Azubis würden aber auch für Rettungsaktionen an „versauten Tattoos“ herangezogen. Der Clou: Die Kunden müssen nichts bezahlen. „Unser Einsatz ist Material, Robins Einsatz ist, besser zu werden und der Kunde stellt sich gratis zur Verfügung“, so Geffert. Wer sich zum Tätowierer ausbilden lässt, müsse erstmal auf Bezahlung verzichten. Geld gibt es nur für Arbeiten, die der Kunde zahlt.
Auch bei Tattoos: Jeder Trend kommt zurück
Nachdem er sich bei diesen Arbeiten bewiesen hatte, durfte Robin sein erstes eigenes Motiv stechen, eine Rose im Old-School-Stil. Solche Bilder der „alten Schule“ sind meist bunt, haben dicke Außenlinien und rangieren stilistisch zwischen dem wilden Westen und asiatischer Kunst. Er sticht aber auch gerne verschnörkelte Schriftzüge. Aber warum erlernt man einen alten Stil?

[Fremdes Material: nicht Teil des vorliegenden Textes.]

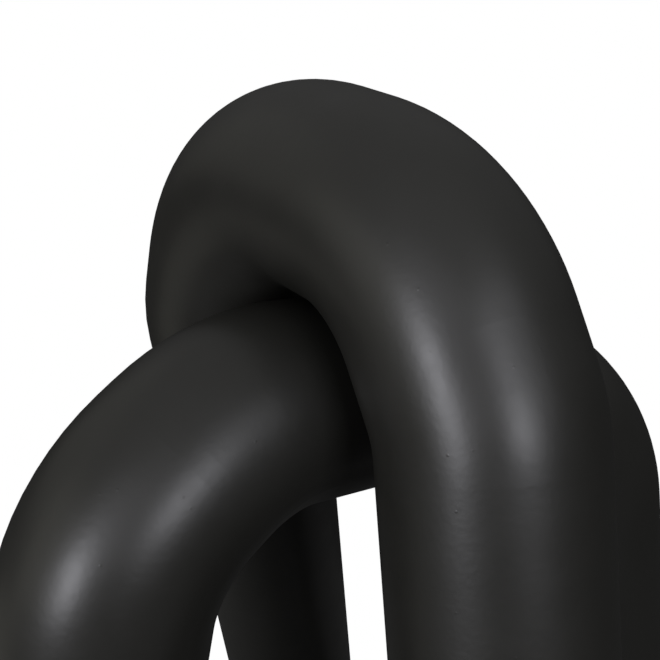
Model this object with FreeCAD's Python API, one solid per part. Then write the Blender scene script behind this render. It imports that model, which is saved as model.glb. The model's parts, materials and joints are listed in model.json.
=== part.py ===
import FreeCAD, Part
import math
import os

# Metal knot sculpture: one endless round steel tube that crosses over itself at the top.
# Two arches, the over arch and the under arch, stand across each other, and two base
# bends join their four legs in pairs, so that the tube has no end. It is made of four
# bent lengths and four straight legs, butt welded over inner sleeves, ground flush and
# powder coated.
# Millimetres, +Z up. The origin is on the surface that the pads stand on, under the
# middle of the outline box. The front faces -Y, and the over arch comes forward there
# on the right, the under arch on the left.

# Tube
tube_diameter = 50.0
tube_wall = 2.5
bend_radius = 42.0  # of the centre line, one former for every bend
crossing_gap = 0.1  # between the two arches where they cross

# Size of the knot, measured between the corners of the centre line
foot_spread = 182.5  # from the left foot to the right foot
foot_depth = 233.0  # from the front foot to the back foot
arch_rise = 288.5  # from the feet to the highest corner of the over arch

# Corners of the over arch as shares of foot_spread, foot_depth and arch_rise. Heights
# count from the feet.
over_front_foot_shares = (0.273, -0.421)
over_corner_shares = (
    (0.190, -0.238, 0.840),
    (0.124, -0.176, 0.970),
    (-0.087, 0.041, 1.000),
    (-0.142, 0.114, 0.847),
)
over_back_foot_shares = (-0.070, 0.579)

# Corners of the under arch as shares of the same sizes. Heights count from its own
# highest corner, whose height follows from the crossing gap.
under_left_foot_shares = (-0.482, -0.235)
under_corner_shares = (
    (-0.256, -0.233, -0.073),
    (-0.110, -0.146, 0.000),
    (0.073, -0.020, -0.022),
    (0.370, 0.064, -0.055),
)
under_right_foot_shares = (0.518, 0.044)

# Welded joints, one at each end of each leg
root_gap = 2.0  # between two tube ends, filled by the weld
sleeve_length = 40.0
sleeve_wall = 2.0
sleeve_clearance = 0.05  # between sleeve and tube, all round
joint_margin = 2.0  # straight tube between the end of a sleeve and the nearest bend

# Pads under the base bends
pad_diameter = 12.0
pad_thickness = 2.0
pad_spacing = 32.0  # between the two pads of a base bend
spot_depth = 1.0  # depth of the flat that a pad or a plug head is seated in
spot_margin = 0.75  # flat left round a pad or a plug head

# Vent under each base bend, which lets hot air out of the closed tube while the coat
# is baked, and the plug that closes it
vent_diameter = 6.0
plug_head_diameter = 10.0
plug_head_thickness = 0.8
plug_clearance = 0.05  # between stem and vent, all round
plug_reach = 1.5  # length of stem inside the tube

overrun = 5.0  # of a cutter past the face that it goes through

# Derived sizes
tube_radius = tube_diameter / 2
bore_radius = tube_radius - tube_wall
foot_height = pad_thickness - spot_depth + tube_radius
joint_height = sleeve_length / 2 + joint_margin

up = FreeCAD.Vector(0, 0, 1)


def foot(shares):
    """Corner of the centre line where a leg meets its base bend."""
    across, along = shares
    return FreeCAD.Vector(across * foot_spread, along * foot_depth, foot_height)


def corners(shares, start):
    """Corners of an arch, with their heights counted from the start height."""
    return [
        FreeCAD.Vector(across * foot_spread, along * foot_depth, start + rise * arch_rise)
        for across, along, rise in shares
    ]


def direction(start, end):
    """Unit vector from one point to another."""
    return FreeCAD.Vector(end - start).normalize()


def bend_run(before, corner, after):
    """Length of each of the two runs that the bend at a corner takes."""
    turn = (corner - before).getAngle(after - corner)
    return bend_radius * math.tan(turn / 2)


def bends(points):
    """For each inner corner, the start, middle and end of its bend."""
    found = []
    for before, corner, after in zip(points, points[1:], points[2:]):
        run = bend_run(before, corner, after)
        inward = direction(before, corner)
        onward = direction(corner, after)
        middle_distance = math.hypot(run, bend_radius) - bend_radius
        middle = corner + FreeCAD.Vector(onward - inward).normalize() * middle_distance
        found.append((corner - inward * run, middle, corner + onward * run))
    return found


def centre_line(points):
    """Straight runs joined by tangent arcs, from the first point to the last."""
    edges = []
    start = points[0]
    for bend_start, middle, bend_end in bends(points):
        edges.append(Part.LineSegment(start, bend_start).toShape())
        edges.append(Part.Arc(bend_start, middle, bend_end).toShape())
        start = bend_end
    edges.append(Part.LineSegment(start, points[-1]).toShape())
    return Part.Wire(edges)


def under_crown_height(over_line):
    """Height of the under arch at which the two tubes clear each other by the gap."""
    height = foot_height + arch_rise - tube_diameter
    for _ in range(12):
        points = under_points(height)
        apart = over_line.distToShape(centre_line(points))[0]
        height += apart - tube_diameter - crossing_gap
    return height


def over_points():
    """Corners of the over arch from its front foot to its back foot."""
    inner = corners(over_corner_shares, foot_height)
    return [foot(over_front_foot_shares), *inner, foot(over_back_foot_shares)]


def under_points(height):
    """Corners of the under arch from its left foot to its right foot."""
    inner = corners(under_corner_shares, height)
    return [foot(under_left_foot_shares), *inner, foot(under_right_foot_shares)]


class Leg:
    """Straight leg, with a welded joint above its base bend and one below its arch."""

    def __init__(self, arch_points, other_foot):
        self.foot, shoulder, beyond = arch_points[:3]
        self.rise = direction(self.foot, shoulder)
        base_run = bend_run(other_foot, self.foot, shoulder)
        shoulder_run = bend_run(self.foot, shoulder, beyond)
        self.joints = {
            "base": self.foot + self.rise * (base_run + joint_height),
            "shoulder": shoulder - self.rise * (shoulder_run + joint_height),
        }

    def near(self, joint, distance):
        """Point on the leg's centre line above or below the middle of a joint."""
        return self.joints[joint] + self.rise * distance

    def tube(self):
        """The straight tube between the two joints."""
        start = self.near("base", root_gap / 2)
        length = (self.near("shoulder", -root_gap / 2) - start).Length
        return straight_tube(start, self.rise, length, tube_radius, bore_radius)

    def sleeve(self, joint):
        """Inner sleeve that lines up the two tube ends at a joint."""
        start = self.near(joint, -sleeve_length / 2)
        outer_radius = bore_radius - sleeve_clearance
        inner_radius = outer_radius - sleeve_wall
        return straight_tube(start, self.rise, sleeve_length, outer_radius, inner_radius)

    def weld(self, joint):
        """Weld that fills the gap between two tube ends, ground flush."""
        start = self.near(joint, -root_gap / 2)
        return straight_tube(start, self.rise, root_gap, tube_radius, bore_radius)


def annulus(centre, normal, outer_radius, inner_radius):
    """Ring-shaped face square to the normal."""
    rings = [
        Part.Wire(Part.makeCircle(radius, centre, normal))
        for radius in (outer_radius, inner_radius)
    ]
    return Part.makeFace(rings, "Part::FaceMakerBullseye")


def single(shape):
    """The one solid that a fuse or a cut leaves, with no seams between its faces."""
    return shape.removeSplitter().Solids[0]


def straight_tube(centre, normal, length, outer_radius, inner_radius):
    """Straight length of tube that starts at the centre."""
    return annulus(centre, normal, outer_radius, inner_radius).extrude(normal * length)


def bent_tube(points):
    """Tube along straight runs and tangent bends, with open square ends."""
    lengths = []
    start = points[0]
    for (bend_start, middle, bend_end), corner in zip(bends(points), points[1:]):
        inward = direction(start, corner)
        section = annulus(start, inward, tube_radius, bore_radius)
        lengths.append(section.extrude(bend_start - start))
        centre = middle + direction(corner, middle) * bend_radius
        axis = (bend_start - centre).cross(bend_end - centre).normalize()
        turn = math.degrees((bend_start - centre).getAngle(bend_end - centre))
        section = annulus(bend_start, inward, tube_radius, bore_radius)
        lengths.append(section.revolve(centre, axis, turn))
        start = bend_end
    section = annulus(start, direction(start, points[-1]), tube_radius, bore_radius)
    lengths.append(section.extrude(points[-1] - start))
    return single(lengths[0].multiFuse(lengths[1:]))


def arch(points, first_leg, last_leg):
    """Bent tube of an arch, from one shoulder joint to the other."""
    ends = [leg.near("shoulder", root_gap / 2) for leg in (first_leg, last_leg)]
    return bent_tube([ends[0], *points[1:-1], ends[1]])


class BaseBend:
    """Tube that joins two legs and lies along the ground between them."""

    def __init__(self, first_leg, last_leg):
        self.legs = (first_leg, last_leg)
        straight = [bend_end for _, _, bend_end in bends(self.points())[:1]]
        straight += [bend_start for bend_start, _, _ in bends(self.points())[1:]]
        self.along = direction(*straight)
        self.middle = (straight[0] + straight[1]) / 2
        self.middle.z = 0

    def points(self):
        """Corners of the centre line, from joint to joint."""
        first_leg, last_leg = self.legs
        first_end = first_leg.near("base", -root_gap / 2)
        last_end = last_leg.near("base", -root_gap / 2)
        return [first_end, first_leg.foot, last_leg.foot, last_end]

    def pad_places(self):
        """Centres of the two pads, on the surface that they stand on."""
        return [self.middle + self.along * pad_spacing * side / 2 for side in (-1, 1)]

    def spot_cutter(self, place, seated_diameter):
        """Round cutter for the flat under a pad or a plug head."""
        radius = seated_diameter / 2 + spot_margin
        return Part.makeCylinder(radius, pad_thickness + overrun, place - up * overrun)

    def tube(self):
        """The bent tube with its flats and its vent."""
        cutters = [self.spot_cutter(place, pad_diameter) for place in self.pad_places()]
        cutters.append(self.spot_cutter(self.middle, plug_head_diameter))
        cutters.append(Part.makeCylinder(vent_diameter / 2, foot_height, self.middle))
        return single(bent_tube(self.points()).cut(cutters))

    def pads(self):
        """The two round pads."""
        return [
            Part.makeCylinder(pad_diameter / 2, pad_thickness, place)
            for place in self.pad_places()
        ]

    def vent_plug(self):
        """Plug whose head lies on its flat, clear of the ground."""
        seat = self.middle + up * pad_thickness
        wall_left = tube_wall - spot_depth
        stem_radius = vent_diameter / 2 - plug_clearance
        head = Part.makeCylinder(plug_head_diameter / 2, plug_head_thickness, seat, -up)
        stem = Part.makeCylinder(stem_radius, wall_left + plug_reach, seat)
        return single(head.fuse(stem))


def build():
    """All the pieces by name, before they are moved to the origin."""
    over = over_points()
    under = under_points(under_crown_height(centre_line(over)))
    legs = {
        "front_right": Leg(over, under[0]),
        "front_left": Leg(under, over[0]),
        "back_left": Leg(over[::-1], under[-1]),
        "back_right": Leg(under[::-1], over[-1]),
    }
    base_bends = {
        "front": BaseBend(legs["front_left"], legs["front_right"]),
        "rear": BaseBend(legs["back_left"], legs["back_right"]),
    }
    pieces = {
        "over_arch": arch(over, legs["front_right"], legs["back_left"]),
        "under_arch": arch(under, legs["front_left"], legs["back_right"]),
    }
    for end, base_bend in base_bends.items():
        pieces[f"{end}_base_bend"] = base_bend.tube()
        pieces[f"{end}_vent_plug"] = base_bend.vent_plug()
        for side, pad in zip(("left", "right"), base_bend.pads()):
            pieces[f"{end}_{side}_pad"] = pad
    for name, leg in legs.items():
        pieces[f"{name}_leg"] = leg.tube()
        for joint in leg.joints:
            pieces[f"{name}_{joint}_sleeve"] = leg.sleeve(joint)
            pieces[f"{name}_{joint}_weld"] = leg.weld(joint)
    return pieces


def origin_of(pieces):
    """Point under the middle of the outline box, on the ground."""
    box = Part.makeCompound(list(pieces.values())).optimalBoundingBox()
    return FreeCAD.Vector(box.Center.x, box.Center.y, 0)


def export(pieces):
    """One file for each piece, with the origin of the whole knot."""
    os.makedirs("parts", exist_ok=True)
    origin = origin_of(pieces)
    for name, piece in pieces.items():
        placed = piece.translated(-origin)
        placed.exportStep(f"parts/{name}.step")
        print(name, placed.ShapeType, len(placed.Solids), round(placed.Volume, 1), placed.isValid())


export(build())
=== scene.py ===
import bpy
import json
import math
from mathutils import Matrix, Vector

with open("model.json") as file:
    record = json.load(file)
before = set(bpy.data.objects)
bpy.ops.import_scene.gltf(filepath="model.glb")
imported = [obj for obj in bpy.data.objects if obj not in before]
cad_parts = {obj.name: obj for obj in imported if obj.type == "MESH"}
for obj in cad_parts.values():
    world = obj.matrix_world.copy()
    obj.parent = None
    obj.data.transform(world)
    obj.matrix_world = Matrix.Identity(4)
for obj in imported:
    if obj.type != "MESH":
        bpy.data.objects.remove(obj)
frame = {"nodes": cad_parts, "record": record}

print("knot loaded:", len(frame["nodes"]), "pieces")
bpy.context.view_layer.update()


def newMaterial(name):
    material = bpy.data.materials.new(name)
    material.use_nodes = True
    nodes = material.node_tree.nodes
    links = material.node_tree.links
    return material, nodes, links, nodes["Principled BSDF"]


def noiseAt(nodes, links, size, detail=2, roughness=0.5):
    # solid noise in the piece's own space, one blob about as wide as size
    where = nodes.new("ShaderNodeTexCoord")
    noise = nodes.new("ShaderNodeTexNoise")
    noise.inputs["Scale"].default_value = 1 / size
    noise.inputs["Detail"].default_value = detail
    noise.inputs["Roughness"].default_value = roughness
    links.new(where.outputs["Object"], noise.inputs["Vector"])
    return noise.outputs["Fac"]


def between(nodes, links, value, low, high, fromLow=0.3, fromHigh=0.7):
    # stretches a value over the range from low to high, most of a noise is from 0.3 to 0.7
    spread = nodes.new("ShaderNodeMapRange")
    spread.inputs["From Min"].default_value = fromLow
    spread.inputs["From Max"].default_value = fromHigh
    spread.inputs["To Min"].default_value = low
    spread.inputs["To Max"].default_value = high
    links.new(value, spread.inputs["Value"])
    return spread.outputs["Result"]


def colourBetween(nodes, links, value, darkColour, lightColour):
    mix = nodes.new("ShaderNodeMix")
    mix.data_type = "RGBA"
    mix.inputs["A"].default_value = (*darkColour, 1)
    mix.inputs["B"].default_value = (*lightColour, 1)
    links.new(value, mix.inputs["Factor"])
    return mix.outputs["Result"]


def bumpFrom(nodes, links, height, depth, under=None):
    # depth is the real height of the relief in metres
    bump = nodes.new("ShaderNodeBump")
    bump.inputs["Distance"].default_value = depth
    links.new(height, bump.inputs["Height"])
    if under is not None:
        links.new(under, bump.inputs["Normal"])
    return bump.outputs["Normal"]


def specks(nodes, links, spacing, size):
    # 1 at the middle of each speck, 0 from its edge on
    where = nodes.new("ShaderNodeTexCoord")
    cells = nodes.new("ShaderNodeTexVoronoi")
    cells.inputs["Scale"].default_value = 1 / spacing
    links.new(where.outputs["Object"], cells.inputs["Vector"])
    edge = size / spacing
    return between(nodes, links, cells.outputs["Distance"], 1, 0, fromLow=0, fromHigh=edge)


# Satin coat of the whole tube, sizes and depths in metres
satinCoat = {
    "dark": (0.0154, 0.0152, 0.0130),
    "light": (0.0202, 0.0200, 0.0176),
    "driftSize": 0.045,  # slow change of tone along the tube
    "roughness": (0.36, 0.41),
    "roughnessSize": 0.012,
    "ior": 1.5,
    "orangePeelSize": 0.0016,
    "orangePeelDepth": 0.000021,
    "grainSize": 0.00042,
    "grainDepth": 0.0000011,
    "nibSpacing": 0.0055,  # dust caught in the coat
    "nibSize": 0.00036,
    "nibDepth": 0.00003,
}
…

In ihrer Branche laufe es so, wie in der Mode auch. Alles, was mal war, komme wieder, so Marion Geffert, die seit 1997 im Geschäft ist. Momentan sei die Fineline-Technik im Trend - also Bilder mit möglichst feinen Linien. Aber auch die Old-School-Variante sei wieder im Kommen. Erinnerungstattoos entziehen sich den Trends: „Geburtsdaten, Todesdaten und Unendlichkeitsschleifen. Die heißen nicht umsonst so, die kommen wirklich unendlich“, so die Expertin.
Bei diesen Motiven wird es emotional
Dabei kann es auch ziemlich emotional werden. Porträts von Sternenkindern, ein Tattoo für die an Krebs verstorbene Tochter oder einen Abschiedsbrief vom Ehemann, gehen an die Substanz. „Wir mussten auch schonmal Sitzungen unterbrechen, sowohl von Kunden- als auch von Tätowiererseite“, sagt Geffert. Fertig geworden seien die Bilder aber immer. „Die Menschen sind noch Monate später zu uns gekommen und haben sich bedankt“, sagt Geffert.
Robins nächstes Motiv hat keine übertragene Bedeutung. Cool soll es aussehen, so wünscht es sich der 18-jährige Florian Bleske. Er will sich einen Blitz stechen lassen, der sich von seiner rechten Schulter über den Oberkörper ausbreitet. Ein Freund (17) leistet ihm heute Beistand. Auch er interessiert sich für ein Tattoo - den Namen seiner Mutter. Ob sie die Erlaubnis unterschreibt?